→ **WHAT TO WORK ON**
Going from the top of the data below, give again each line through the one containing "foot along X.", both ends kept.

_ _ _ _ _

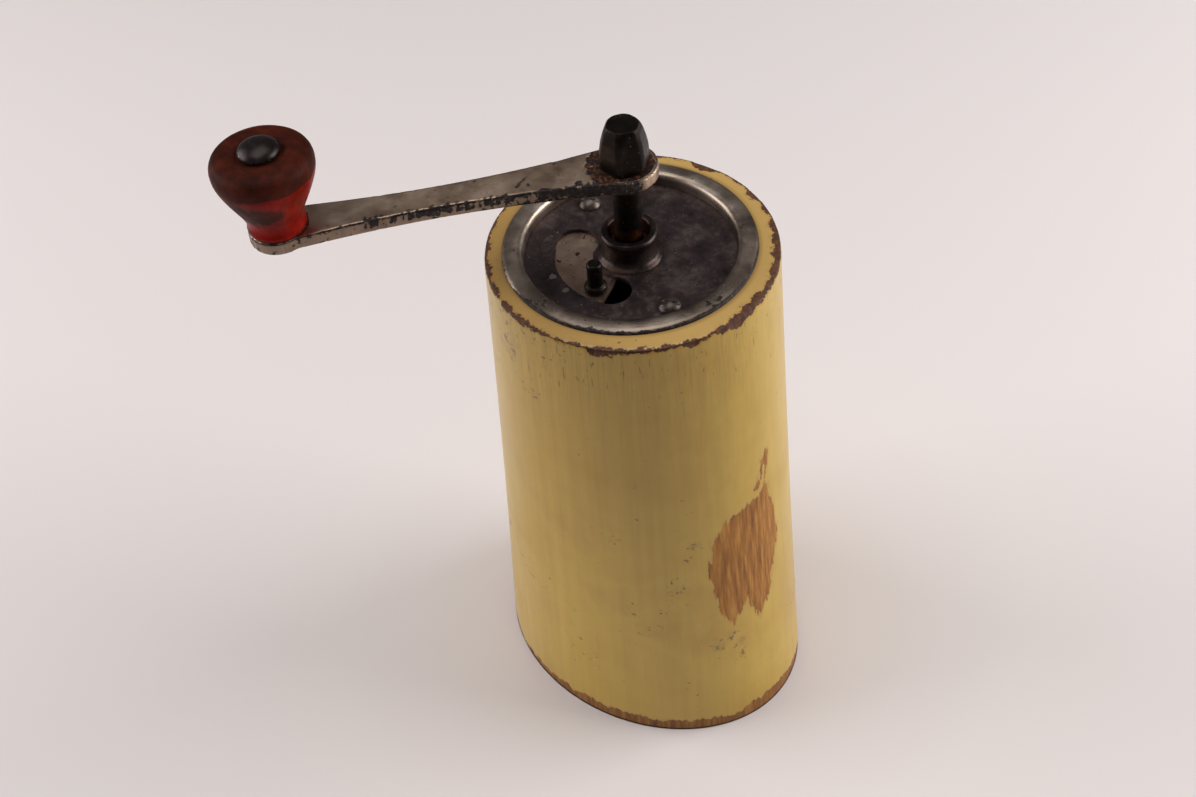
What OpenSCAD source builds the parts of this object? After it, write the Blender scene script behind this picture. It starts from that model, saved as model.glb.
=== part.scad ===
// Hand crank coffee grinder, millimetres. Z up, table at z = 0, spindle on the Z axis,
// long axis of the oval foot along X.

/* [Body] */
// Height of the wooden body
body_h = 178; // [176:0.5:180]
// Half length of the oval foot
foot_a = 54.7; // [53:0.1:56]
// Half width of the oval foot
foot_b = 44.1; // [43:0.1:46]
// Half length of the nearly round top
top_a = 42.5; // [42:0.1:43.5]
// Half width of the nearly round top
top_b = 41.8; // [41.5:0.1:43]
// How far the body stands off the spindle's axis, along X
body_dx = 0.9; // [0:0.1:1.6]
// How far the body stands off the spindle's axis, along Y
body_dy = -0.2; // [-0.5:0.1:0.5]
// Height of the underside of the web that carries the burrs
web_z = 82; // [81:0.5:83]

/* [Top fittings] */
// Outer radius of the rim ring
ring_r = 36.7; // [36.2:0.1:37.5]
// Height of the rim ring above the wood
ring_up = 1.3; // [1:0.1:1.6]
// Depth of the plate below the top of the wood
plate_down = 3; // [2.8:0.1:3.4]
// Height of the bearing boss above the top of the wood
boss_up = 6.15; // [5.5:0.05:7]
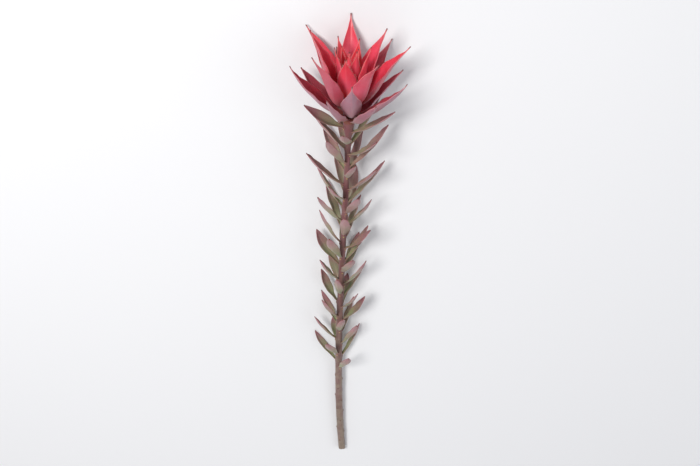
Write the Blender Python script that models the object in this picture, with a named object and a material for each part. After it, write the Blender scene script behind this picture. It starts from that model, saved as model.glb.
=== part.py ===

_ _ _ _ _

→ **RESULT OF THIS EXERCISE**
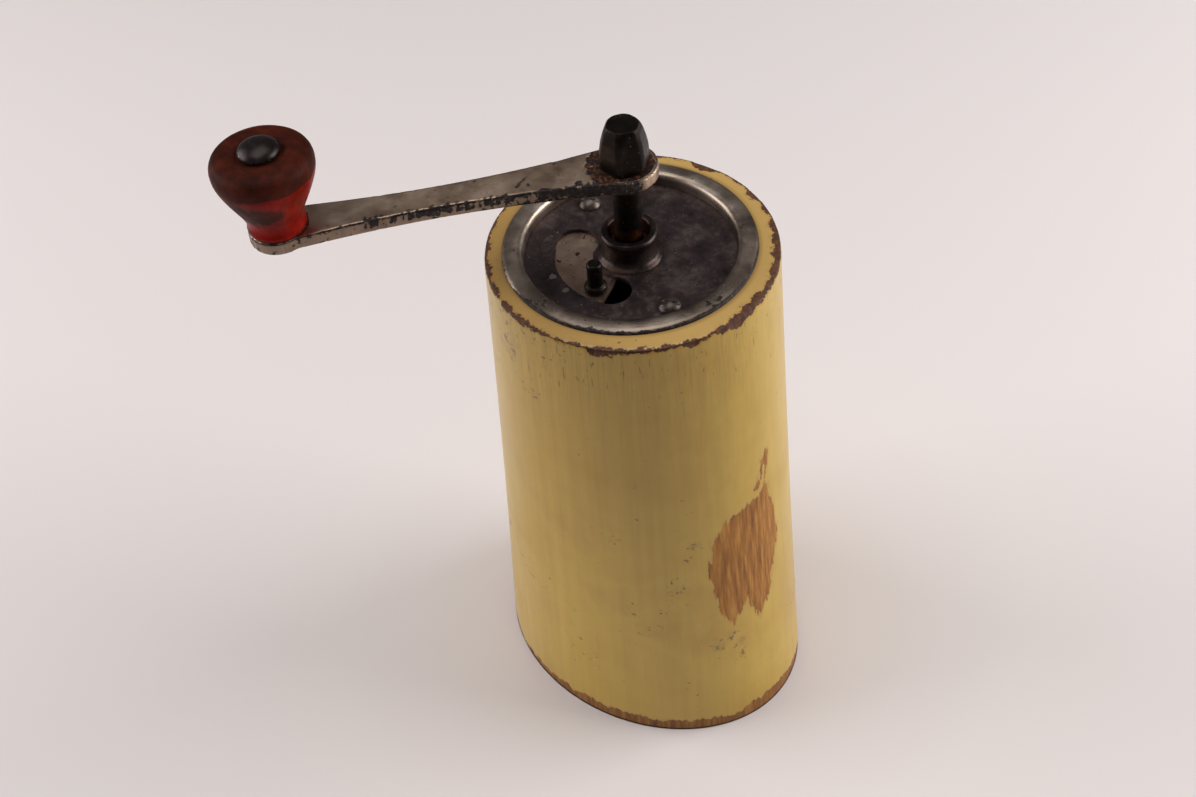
What OpenSCAD source builds the parts of this object? After it, write the Blender scene script behind this picture. It starts from that model, saved as model.glb.
=== part.scad ===
// Hand crank coffee grinder, millimetres. Z up, table at z = 0, spindle on the Z axis,
// long axis of the oval foot along X.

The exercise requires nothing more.